WHAT IS REQUIRED
Quote, without change, all of the lines that follow.

SUPPLIED DATA
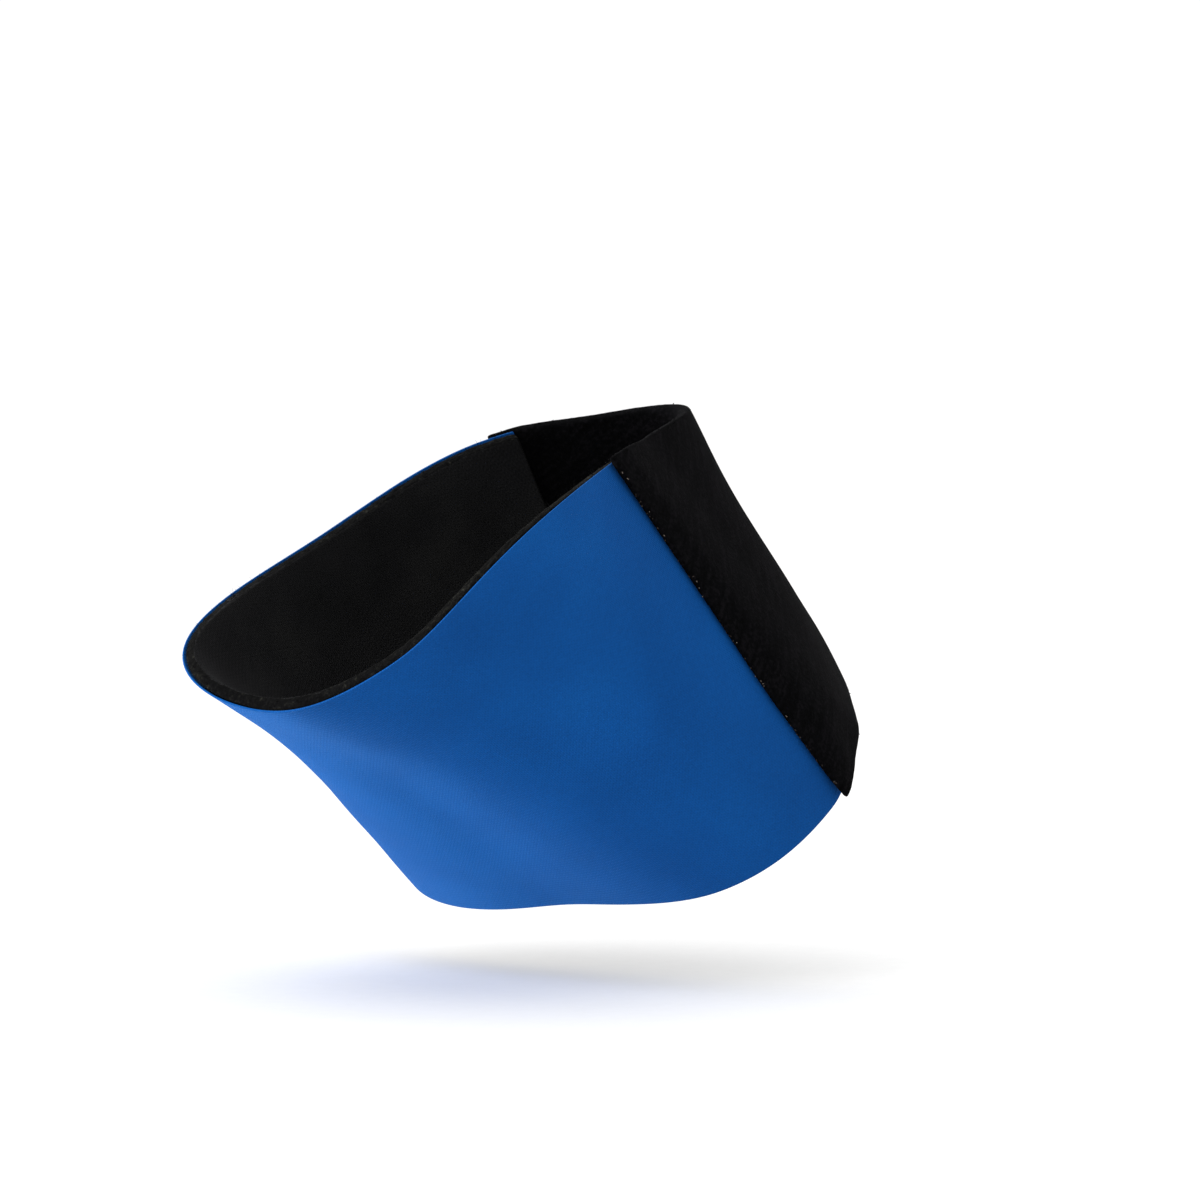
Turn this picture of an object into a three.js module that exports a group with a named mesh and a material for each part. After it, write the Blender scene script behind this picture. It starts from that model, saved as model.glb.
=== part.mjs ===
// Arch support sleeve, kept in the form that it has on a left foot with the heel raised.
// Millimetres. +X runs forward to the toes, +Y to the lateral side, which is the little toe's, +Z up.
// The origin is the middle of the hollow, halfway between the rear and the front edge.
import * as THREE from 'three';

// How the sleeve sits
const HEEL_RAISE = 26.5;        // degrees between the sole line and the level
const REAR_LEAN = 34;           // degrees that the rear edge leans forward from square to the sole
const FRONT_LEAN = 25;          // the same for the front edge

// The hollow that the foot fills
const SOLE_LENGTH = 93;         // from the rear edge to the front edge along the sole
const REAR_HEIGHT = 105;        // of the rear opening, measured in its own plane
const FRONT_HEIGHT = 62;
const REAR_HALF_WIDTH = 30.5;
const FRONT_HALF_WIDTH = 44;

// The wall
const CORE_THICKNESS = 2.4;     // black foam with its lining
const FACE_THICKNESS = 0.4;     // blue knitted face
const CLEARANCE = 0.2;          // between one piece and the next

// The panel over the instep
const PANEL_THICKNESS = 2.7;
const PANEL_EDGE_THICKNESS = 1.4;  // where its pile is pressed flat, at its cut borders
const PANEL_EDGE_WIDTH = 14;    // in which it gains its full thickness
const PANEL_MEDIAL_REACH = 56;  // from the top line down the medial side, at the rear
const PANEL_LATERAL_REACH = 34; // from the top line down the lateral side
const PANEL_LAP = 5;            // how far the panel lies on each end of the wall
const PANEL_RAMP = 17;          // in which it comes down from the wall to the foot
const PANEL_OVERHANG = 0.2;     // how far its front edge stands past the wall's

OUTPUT
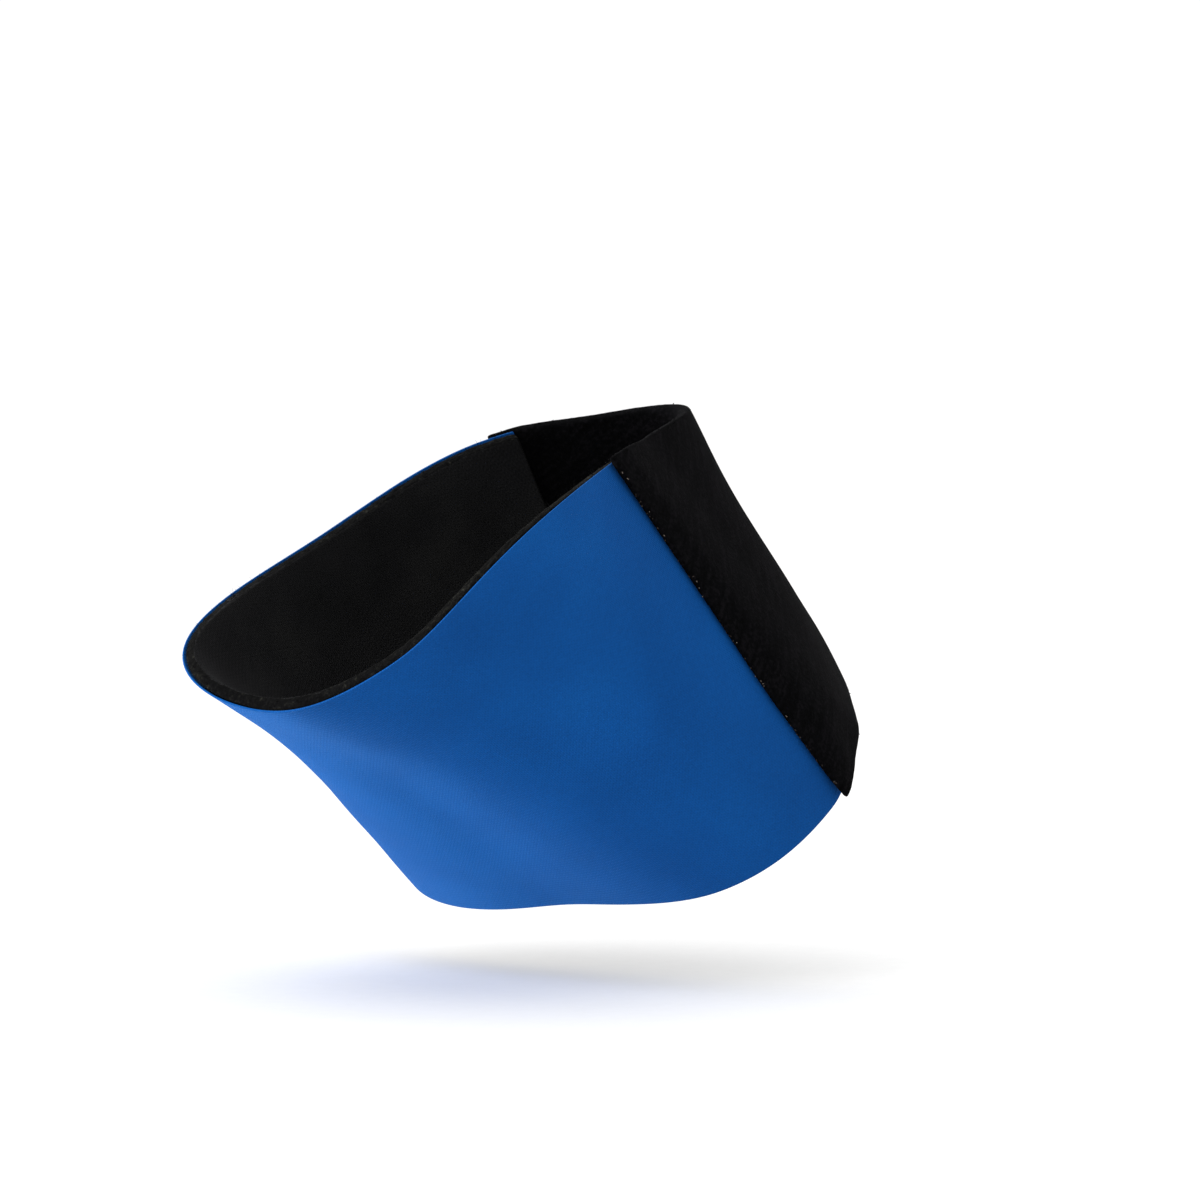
Turn this picture of an object into a three.js module that exports a group with a named mesh and a material for each part. After it, write the Blender scene script behind this picture. It starts from that model, saved as model.glb.
=== part.mjs ===
// Arch support sleeve, kept in the form that it has on a left foot with the heel raised.
// Millimetres. +X runs forward to the toes, +Y to the lateral side, which is the little toe's, +Z up.
// The origin is the middle of the hollow, halfway between the rear and the front edge.
import * as THREE from 'three';

// How the sleeve sits
const HEEL_RAISE = 26.5;        // degrees between the sole line and the level
const REAR_LEAN = 34;           // degrees that the rear edge leans forward from square to the sole
const FRONT_LEAN = 25;          // the same for the front edge

// The hollow that the foot fills
const SOLE_LENGTH = 93;         // from the rear edge to the front edge along the sole
const REAR_HEIGHT = 105;        // of the rear opening, measured in its own plane
const FRONT_HEIGHT = 62;
const REAR_HALF_WIDTH = 30.5;
const FRONT_HALF_WIDTH = 44;

// The wall
const CORE_THICKNESS = 2.4;     // black foam with its lining
const FACE_THICKNESS = 0.4;     // blue knitted face
const CLEARANCE = 0.2;          // between one piece and the next

// The panel over the instep
const PANEL_THICKNESS = 2.7;
const PANEL_EDGE_THICKNESS = 1.4;  // where its pile is pressed flat, at its cut borders
const PANEL_EDGE_WIDTH = 14;    // in which it gains its full thickness
const PANEL_MEDIAL_REACH = 56;  // from the top line down the medial side, at the rear
const PANEL_LATERAL_REACH = 34; // from the top line down the lateral side
const PANEL_LAP = 5;            // how far the panel lies on each end of the wall
const PANEL_RAMP = 17;          // in which it comes down from the wall to the foot
const PANEL_OVERHANG = 0.2;     // how far its front edge stands past the wall's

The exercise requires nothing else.